La proposta di legge del Pd (Zanda/Finocchiaro) di impedire la candidatura alle elezioni e l'accesso ai rimborsi elettorali ai movimenti e a tutte le associazioni senza personalità giuridica e senza uno statuto democratico pubblicato sulla Gazzetta Ufficiale, prima che demenziale è incostituzionale. Ferisce a morte un fondamentale diritto di libertà del cittadino, il diritto cioè di presentarsi alle elezioni (elettorato passivo) senz'altra condizione che quella di averne l'età richiesta. Per fare un esempio limite, io, Massimo Fini, potrei candidarmi alle elezioni senza avere alle spalle nè partiti, nè movimenti, nè associazioni, ma nient'altro che me stesso.
I rappresentanti del Pd affermano di aver avanzato la proposta «per dare piena attuazione all'articolo 49 della Costituzione». E' vero il contrario . L'art.49 recita: «Tutti i cittadini hanno diritto di associarsi liberamente in partiti per concorrere con metodo democratico a determinare la politica nazionale». Il costituirsi in partito è una possibilità, un diritto, non un obbligo. Io posso «concorrere a determinare la politica nazionale» in mille altri modi. Potrebbe anzi essere messo in dubbio che i partiti siano autorizzati, in quanto tali, a candidarsi alle elezioni e non invece i singoli individui. Su questo punto l'articolo 49, che è l'unico in cui la Costituzione si occupa dei partiti, non dice assolutamente nulla. Anzi l'articolo 67 farebbe pensare il contrario quando dice: «Ogni membro del Parlamento rappresenta la Nazione ed esercita le sue funzioni senza vincolo di mandato». Il cittadino-parlamentare esercita le sue funzioni in quanto singolo e non dipende, nelle sue decisioni, da nessun partito o qualsivoglia altra organizzazione. Anche se poi sappiamo benissimo che, di fatto, i partiti si sono appropriati del Parlamento (oltre che di tutte le altre Istituzioni, delle Regioni, delle Province, dei Comuni e anche dell'industria pubblica, del parastato, della Rai Tv, delle Asl, degli ospedali, delle Spa comunali, dei porti, degli enti culturali, delle Mostre, delle Terme, dei Teatri, delle Aziende di soggiorno, dei conservatori, degli acquedotti) realizzando negli anni un 'golpe bianco' che va contro i principi fondanti della democrazia liberale. Non è un caso che i grandi teorici di questo sistema, da Locke a Mill, non parlino mai dei partiti, che fino al 1920 nessuna Costituzione liberal-democratica li prendesse in considerazione e che, come s'è detto, la nostra stessa Carta, pur nascendo dal Cln, cioè da una spartizione, ne faccia cenno in un solo articolo. Perchè il pensiero liberale voleva valorizzare capacità, meriti, potenzialità del singolo e non metterlo alla mercè di gruppi organizzati, inevitabilmente clientelari e spesso mafiosi. In questo senso è decisivo quanto ha detto la cosiddetta 'scuola elitista italiana' dei primi del Novecento (Gaetano Mosca, Vilfredo Pareto, Roberto Michels). Scrive Mosca ne 'La classe politica': «Cento che agiscano sempre di concerto e di intesa gli uni con gli altri trionferanno sempre su mille presi uno a uno che non avranno alcun accordo fra loro».

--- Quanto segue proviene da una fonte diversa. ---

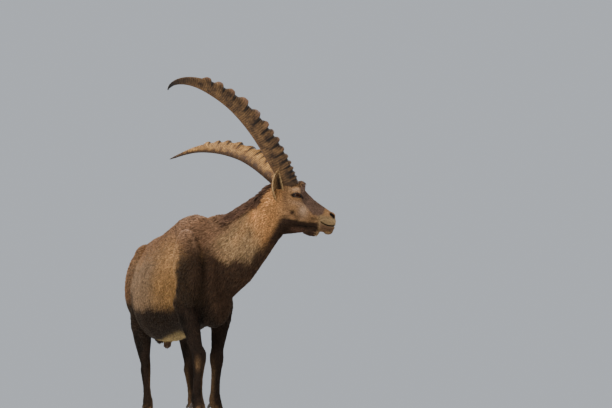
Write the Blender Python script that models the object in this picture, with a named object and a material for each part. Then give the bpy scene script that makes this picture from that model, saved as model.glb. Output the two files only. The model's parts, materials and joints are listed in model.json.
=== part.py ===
# Alpine ibex, an adult male, standing still with its head turned to its left.
# Metres, +Z up. The body faces +X, its left side is +Y and its hooves stand on Z = 0.

import math
import random

import bmesh
import bpy
from mathutils import Matrix, Vector

# Gap kept between neighbouring nodes
GAP = 0.0003

# Body along the back: distance from the withers (forward positive), heading in degrees,
# height of the back, height of the underside, half width, roundness of the flanks
TRUNK = [
    (-0.795, -7, 0.735, 0.605, 0.040, 2.0),
    (-0.765, -7, 0.790, 0.545, 0.085, 2.0),
    (-0.700, -7, 0.838, 0.488, 0.122, 2.1),
    (-0.600, -6, 0.862, 0.438, 0.138, 2.1),
    (-0.500, -5, 0.860, 0.378, 0.142, 2.2),
    (-0.390, -4, 0.850, 0.352, 0.152, 2.3),
    (-0.270, -2, 0.846, 0.346, 0.156, 2.3),
    (-0.150, 1, 0.862, 0.356, 0.148, 2.2),
    (-0.050, 4, 0.884, 0.370, 0.134, 2.1),
    (0.040, 7, 0.880, 0.376, 0.122, 2.1),
    (0.130, 10, 0.850, 0.392, 0.108, 2.0),
    (0.200, 13, 0.790, 0.430, 0.082, 2.0),
    (0.245, 15, 0.710, 0.500, 0.045, 2.0),
]

# Neck: centre, half width, half depth, from inside the chest to inside the head
NECK = [
    ((0.020, 0.000, 0.640), 0.100, 0.190),
    ((0.115, 0.038, 0.645), 0.098, 0.190),
    ((0.202, 0.105, 0.704), 0.088, 0.158),
    ((0.266, 0.170, 0.778), 0.076, 0.122),
    ((0.312, 0.228, 0.846), 0.063, 0.100),
    ((0.345, 0.275, 0.892), 0.057, 0.092),
]

# Head: place of the point between the horn bases, then heading, nod (down) and tilt in degrees
HEAD_AT = (0.357, 0.297, 0.977)
HEAD_HEADING = 74.3
HEAD_NOD = 2.9
HEAD_TILT = -5.8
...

Non è nemmen vero che, come sostengono Zanda e Finocchiaro, i partiti debbano darsi uno statuto democratico. Sono delle associazioni private, non diverse, in questo, da una bocciofila o da un circolo di giocatori di bridge, che al proprio interno si danno l'organizzazione che preferiscono, che puo' essere anche autoritaria o carismatica o di qualsiasi altro genere non necessariamente democratico. E' all' 'esterno' che devono agire «con metodo democratico» cioè rispettando le leggi e le procedure della democrazia.
Grottesca è poi la motivazione che Anna Finocchiaro dà alla sua proposta: servirebbe a regolamentare il finanziamento pubblico ai partiti. I partiti, in quanto associazioni private, non hanno diritto ad alcun finanziamento pubblico, si autofinanzino da soli. Ma pur di non vedersi privare di questo indebito, e cospicuo, flusso di denaro, Finocchiaro and company sono disposti a varare una legge che metterebbe fuori gioco nove milioni di elettori (ma il discorso varrebbe anche se fosse privato del suo diritto all'elettorato passivo anche un solo cittadino). Questo sarebbe si' un vero colpo di Stato. A cui avremmo diritto di reagire con ogni mezzo. Con ogni mezzo. Chi ha orecchie per intendere intenda.